3. Ignoring the expected loss and focusing only on probability of being best.

• Pitfall: Declaring a winner when $P(B>A)=0.99$, even if the expected loss is high because the potential downside (the size of the difference if you're wrong) is large.
• Correction: Always pair the probability of being best with the expected loss. A variant can have a 99% probability of being better, but if the 1% chance of being wrong carries a catastrophic loss, it may not be a safe decision. The expected loss formally captures this risk.

4. Assuming "peeking is free" without understanding the decision rule.

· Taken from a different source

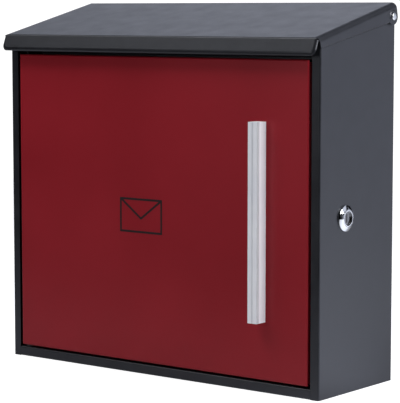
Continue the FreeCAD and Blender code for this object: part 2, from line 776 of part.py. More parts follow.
def main():
    os.makedirs("parts", exist_ok=True)
    export("casing_shell", casing_shell())
    export("bottom_pan", bottom_pan())
    export("top_rail", top_rail())
    export("lid_shell", lid_shell())
    export("lid_pivot_right", lid_pivot())
    export("lid_pivot_left", mirrored(lid_pivot()))
    export("lid_pivot_washer_right", lid_pivot_washer())
    export("lid_pivot_washer_left", mirrored(lid_pivot_washer()))
    export("door_panel", door_panel())
    export("door_pin_upper", door_pin_upper())
    export("door_pin_lower", door_pin_lower())
    export("door_washer", door_washer())
    export("handle_bar", handle_bar())
    export("handle_screws", handle_screws())
    export("lock_housing", lock_housing())
    export("lock_plug", lock_plug())
    export("lock_nut", lock_nut())
    export("lock_cam", lock_cam())
    export("cam_washer", cam_washer())
    export("cam_screw", cam_screw())
    export("lock_keeper", lock_keeper())


main()
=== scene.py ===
import json
import math

import bpy
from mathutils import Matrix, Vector


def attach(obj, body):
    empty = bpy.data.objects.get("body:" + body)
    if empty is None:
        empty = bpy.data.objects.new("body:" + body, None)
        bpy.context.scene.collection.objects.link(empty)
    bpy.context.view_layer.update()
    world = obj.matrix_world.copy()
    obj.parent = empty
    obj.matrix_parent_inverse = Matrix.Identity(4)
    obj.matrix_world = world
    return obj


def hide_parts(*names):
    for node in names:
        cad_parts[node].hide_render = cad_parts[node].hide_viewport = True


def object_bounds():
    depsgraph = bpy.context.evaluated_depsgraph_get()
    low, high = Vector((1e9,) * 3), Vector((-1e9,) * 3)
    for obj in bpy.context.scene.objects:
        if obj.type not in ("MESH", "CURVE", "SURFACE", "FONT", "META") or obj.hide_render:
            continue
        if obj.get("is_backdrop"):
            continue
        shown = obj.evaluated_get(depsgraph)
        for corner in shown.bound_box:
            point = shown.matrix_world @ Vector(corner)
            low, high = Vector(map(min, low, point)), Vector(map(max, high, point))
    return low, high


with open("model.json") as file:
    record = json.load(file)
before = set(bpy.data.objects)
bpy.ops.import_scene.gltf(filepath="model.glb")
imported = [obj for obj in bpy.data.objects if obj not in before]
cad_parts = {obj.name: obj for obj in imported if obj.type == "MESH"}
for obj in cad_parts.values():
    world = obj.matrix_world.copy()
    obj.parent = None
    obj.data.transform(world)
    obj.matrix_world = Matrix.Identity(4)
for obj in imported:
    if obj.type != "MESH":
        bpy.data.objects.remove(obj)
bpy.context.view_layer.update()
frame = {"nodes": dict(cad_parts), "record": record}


class Wire:
    # one output of a node, so that shader maths reads as plain arithmetic

    def __init__(self, tree, socket=None):
        self.tree = tree
        self.socket = socket

    def node(self, kind, settings=None, sockets=None, output=0):
        made = self.tree.nodes.new(kind)
        for name, value in (settings or {}).items():
            setattr(made, name, value)
        for name, value in (sockets or {}).items():
            if isinstance(value, Wire):
                self.tree.links.new(value.socket, made.inputs[name])
            else:
                made.inputs[name].default_value = value
        return Wire(self.tree, made.outputs[output]) if made.outputs else None

    def maths(self, operation, first, second=0.0):
        return self.node("ShaderNodeMath", {"operation": operation}, {0: first, 1: second})

    def __add__(self, other):
        return self.maths("ADD", self, other)

    def __radd__(self, other):
        return self.maths("ADD", other, self)

    def __sub__(self, other):
        return self.maths("SUBTRACT", self, other)

    def __rsub__(self, other):
        return self.maths("SUBTRACT", other, self)

    def __mul__(self, other):
        return self.maths("MULTIPLY", self, other)

    def __rmul__(self, other):
        return self.maths("MULTIPLY", other, self)

    def ramp(self, low, high):
        # 0 below low, 1 above high, smooth between
        return self.node("ShaderNodeMapRange", {"interpolation_type": "SMOOTHSTEP"},
                         {"Value": self, "From Min": low, "From Max": high})

    def tint(self, dark, light):
        # a colour between two, mixed by this value
        return self.node("ShaderNodeMix", {"data_type": "RGBA"},
                         {0: self, 6: (*dark, 1.0), 7: (*light, 1.0)}, output=2)

    def dimmed(self, where, colour):
        # this colour times another, where the factor is 1
        return self.node("ShaderNodeMix", {"data_type": "RGBA", "blend_type": "MULTIPLY"},
                         {0: where, 6: self, 7: (*colour, 1.0)}, output=2)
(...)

• Pitfall: Continuously monitoring and stopping a test the moment $P(B>A)>0.95$ without considering the stability of the estimate or the expected loss.
• Correction: While peeking doesn't break the Bayesian model, your decision rule should be robust. Use a combined rule based on a threshold of probability (e.g., > 0.95) AND a threshold of expected loss (e.g., < 0.001). This prevents stopping on a noisy, early spike in the probability.

Summary

• Bayesian A/B testing answers the direct question: "What is the probability that B is better than A?" by calculating the posterior probability $P(B>A)$ from the posterior distributions of each variant's performance metric.
• It quantifies uncertainty using credible intervals, which provide a probabilistic range for the true effect size (lift), and supports decisions via expected loss, which balances the risk and consequence of being wrong.
• The framework naturally allows for safe early stopping and frequent analysis without statistical penalty, enabling more adaptive and efficient experimentation.
• It offers more intuitive, actionable, and complete results than frequentist p-values, focusing on business risk quantification and the seamless integration of prior knowledge.
• To avoid pitfalls, use weak priors when uncertain, always consider expected loss alongside probability, and implement robust decision rules for stopping.